The aforementioned Royal Decree-Law 15/2018 established different self-supply modes: without excess and with excess, which could either be compensated or not. In the former, there is only one player: the consumer. Meanwhile, in the latter, there are two: the consumer and the producer. The former has anti-spillover systems to prevent energy that is produced but not consumed from being injected into the network and stored in batteries. For installations with excess energy, meaning where leftover energy is injected into the network, that are under compensation models, the value of this excess energy is offset on the bill at the end of the period, after registration.
Self-supply installations are individual when there is one sole consumer associated with them. They are collective when there are several consumers. This was one of this Royal Decree’s great milestones, acknowledging collective self-supply, which opened the door to installations in neighbourhood associations and industrial parks. These may be installations close to the point of consumption connected to the consumers’ interior network, or installations close to the point of consumption through the network. This latter case refers to connection to low-voltage networks that depend on the same electric transformer or less than 500 metres from the consumer or networks located in the same cadastral reference as the consumer.
In the year 2020, 596 megawatts of solar self-supply were installed in our country, a 30% increase in comparison with 2019. Specifically, 56% of these 596 MW are in the industrial sector, 23% in the commercial sector, and 19% in the domestic sector (UNEF (Spanish Photovoltaic Union), January 2021).

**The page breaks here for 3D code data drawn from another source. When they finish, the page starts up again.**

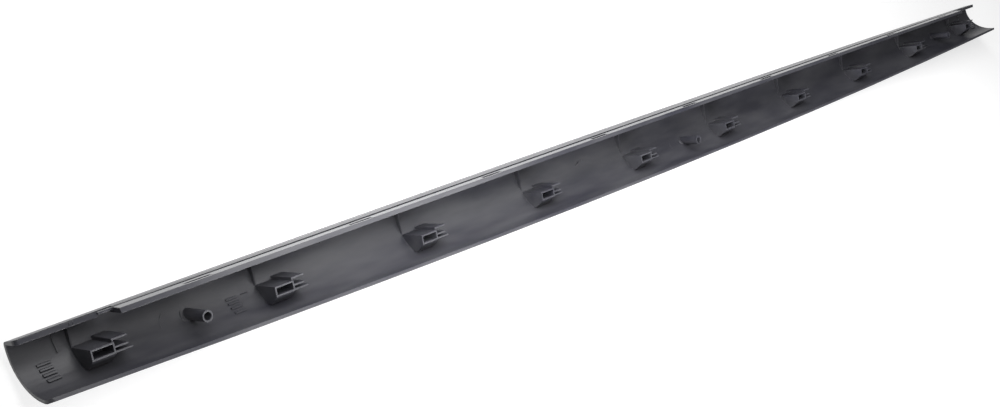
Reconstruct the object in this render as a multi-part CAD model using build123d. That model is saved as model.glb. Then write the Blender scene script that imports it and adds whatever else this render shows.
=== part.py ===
from build123d import *
import os

# One moulded channel that caps the top edge of a tailgate.
# It is drawn mouth up: X along the gate, Y from the rear skirt to the front lip,
# Z from the rounded crown up to the mouth.

# Overall size
length = 1580.0
height = 46.0
reach_end = 36.8
wall = 2.8
over = 6.0

# Bow of the part towards the middle of its length
crown_bow = 6.0
reach_bow = 14.6

# Front lip
lip_height = 29.0
lip_outer = 4.9
lip_inner = 1.3
ledge_height = 15.0
front_foot = 3.5
front_foot_bow = 2.7
front_lean = 1.6
front_round = 3.0

# Short lip at each end, with the gap between it and the long lip
end_lip_length = 62.0
end_lip_height = 17.0
end_lip_corner = 4.0
gap_length = 11.5
gap_height = 19.0
gap_floor = 9.0
gap_skin = 1.6

# Skirt edge
skirt_edge = 4.0
skirt_tuck = 1.0
skirt_corner = 7.0

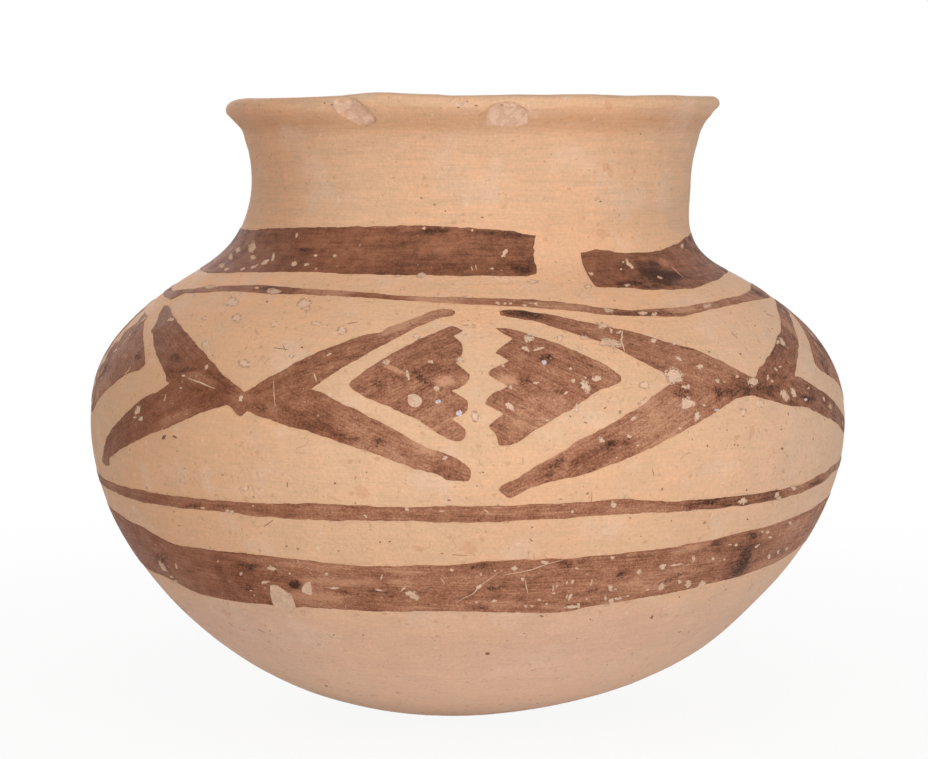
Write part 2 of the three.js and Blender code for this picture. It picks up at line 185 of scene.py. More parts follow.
# Low places and swellings that the hands left: angle, height, reach up and down, and how far out.
# BULGE_TURN is how many degrees each reaches round the jar.
BULGES = [
    (90, 15.5, 9.5, 1.55), (90, 2, 3, -0.55), (-90, 14, 20, 0.3), (-90, 62, 12, -0.3),
    (-90, 100, 13, -0.85), (90, 105, 4, 0.1), (90, 115, 6, -0.35), (90, 123, 8, -0.4),
    (90, 146, 2.6, -0.6), (90, 150.3, 1.6, -0.6), (-90, 146.5, 2, -0.55), (-90, 151, 1.5, 0.15),
    (-90, 154, 1.5, -0.3), (-95, 133, 8, -0.4),
]
BULGE_TURN = 52

# A soft crease under the lip: its place up the wall, its width and its depth
CREASE, CREASE_WIDTH, CREASE_DEPTH = 92.7, 1.3, 0.3

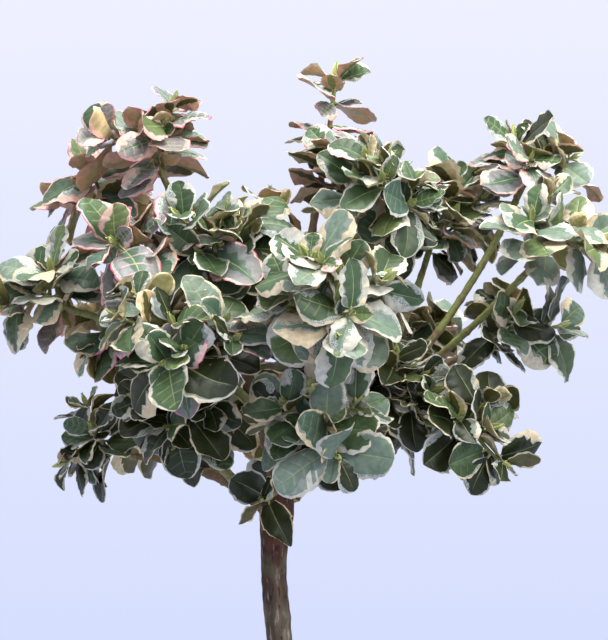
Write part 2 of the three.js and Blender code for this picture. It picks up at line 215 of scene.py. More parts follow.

In terms of profitability, the Asociación de Agencias Españolas de Gestión de la Energía (Association of Spanish Energy Management Agencies) offers model cases on its webpage for technical-economic study, organised by user type. There is also a calculator to discover, besides the power that needs to be installed in each case and the rooftop surface needed, possible energy and economic savings (Eneragen). In any event, there are flexible financing options offered by different retailers, which need not be the same as the installer companies, although they may be. The installer company must take care of registration and processing.
In addition to the financing solutions offered by many retailers (for example, loans with savings management packages), many town halls provide reductions on council taxes and other taxes to those who self-supply in the home, in addition to the subsidies that each Autonomous Community has approved to encourage self-supply.
In the Professional Guide for Processing Self-Supply Installations (IDAE (Institute for Energy Diversification and Savings), 2020), you can view very useful information on the processes that must be carried out when starting up an installation, both with Autonomous Communities and with distributors.
Solar self-supply is a mainstay to reduce greenhouse gas emissions and to meet our climate goals of keeping the planet’s average temperature increase below 1.5ºC.